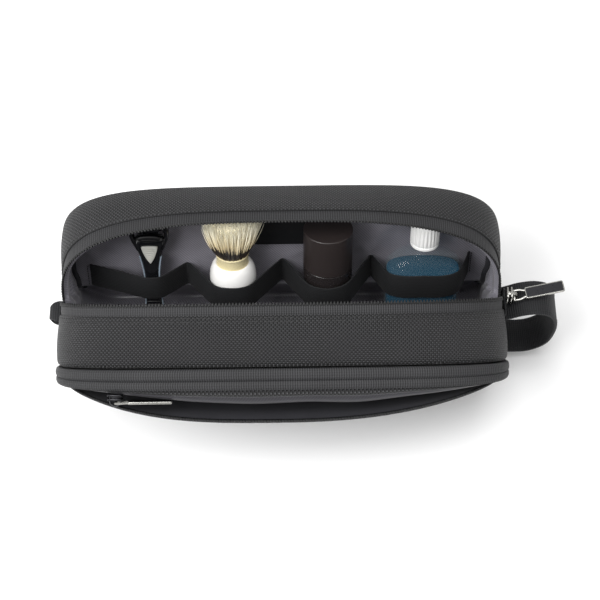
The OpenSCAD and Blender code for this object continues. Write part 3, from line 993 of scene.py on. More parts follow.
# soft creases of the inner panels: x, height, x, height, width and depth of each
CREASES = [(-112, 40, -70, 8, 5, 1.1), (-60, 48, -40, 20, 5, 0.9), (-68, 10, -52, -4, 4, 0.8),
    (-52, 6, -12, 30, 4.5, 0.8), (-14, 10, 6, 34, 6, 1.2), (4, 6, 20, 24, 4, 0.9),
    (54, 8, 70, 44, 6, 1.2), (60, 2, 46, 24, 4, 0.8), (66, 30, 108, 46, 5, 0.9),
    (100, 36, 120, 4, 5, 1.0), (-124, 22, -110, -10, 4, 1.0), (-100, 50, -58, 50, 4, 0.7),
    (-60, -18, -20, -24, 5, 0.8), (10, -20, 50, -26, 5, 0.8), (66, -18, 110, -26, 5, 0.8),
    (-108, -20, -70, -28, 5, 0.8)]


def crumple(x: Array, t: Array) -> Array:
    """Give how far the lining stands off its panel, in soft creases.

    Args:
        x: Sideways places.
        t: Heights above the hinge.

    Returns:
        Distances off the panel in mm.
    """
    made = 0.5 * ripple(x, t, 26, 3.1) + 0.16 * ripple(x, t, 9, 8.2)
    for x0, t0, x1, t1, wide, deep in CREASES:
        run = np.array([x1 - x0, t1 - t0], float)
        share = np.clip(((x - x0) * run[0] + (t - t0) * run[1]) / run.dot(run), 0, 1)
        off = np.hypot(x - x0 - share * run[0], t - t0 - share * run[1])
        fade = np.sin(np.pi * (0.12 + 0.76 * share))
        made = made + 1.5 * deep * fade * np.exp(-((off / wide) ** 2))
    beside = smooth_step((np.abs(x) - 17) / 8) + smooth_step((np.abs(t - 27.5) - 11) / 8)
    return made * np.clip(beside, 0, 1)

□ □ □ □

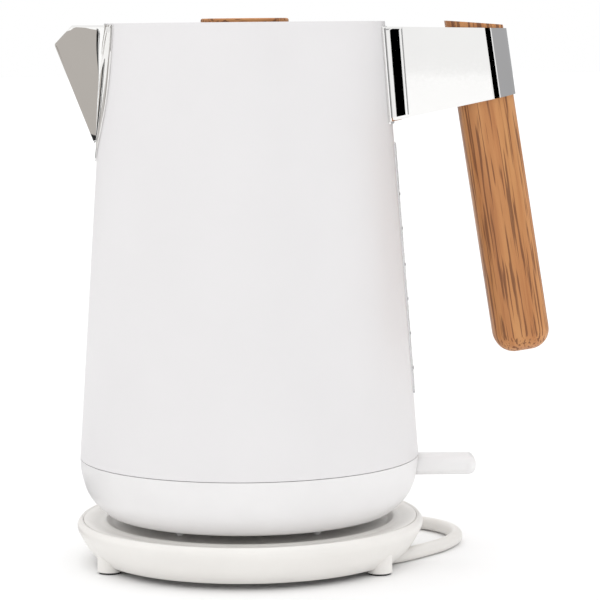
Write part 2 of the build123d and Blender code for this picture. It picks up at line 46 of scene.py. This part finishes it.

□ □ □ □

— Aim of the task —
Retype only this portion of the data above: the line containing "The OpenSCAD and", the line containing "in soft creases.", and all lines between them, exactly.

— Complete output —
The OpenSCAD and Blender code for this object continues. Write part 3, from line 993 of scene.py on. More parts follow.
# soft creases of the inner panels: x, height, x, height, width and depth of each
CREASES = [(-112, 40, -70, 8, 5, 1.1), (-60, 48, -40, 20, 5, 0.9), (-68, 10, -52, -4, 4, 0.8),
    (-52, 6, -12, 30, 4.5, 0.8), (-14, 10, 6, 34, 6, 1.2), (4, 6, 20, 24, 4, 0.9),
    (54, 8, 70, 44, 6, 1.2), (60, 2, 46, 24, 4, 0.8), (66, 30, 108, 46, 5, 0.9),
    (100, 36, 120, 4, 5, 1.0), (-124, 22, -110, -10, 4, 1.0), (-100, 50, -58, 50, 4, 0.7),
    (-60, -18, -20, -24, 5, 0.8), (10, -20, 50, -26, 5, 0.8), (66, -18, 110, -26, 5, 0.8),
    (-108, -20, -70, -28, 5, 0.8)]


def crumple(x: Array, t: Array) -> Array:
    """Give how far the lining stands off its panel, in soft creases.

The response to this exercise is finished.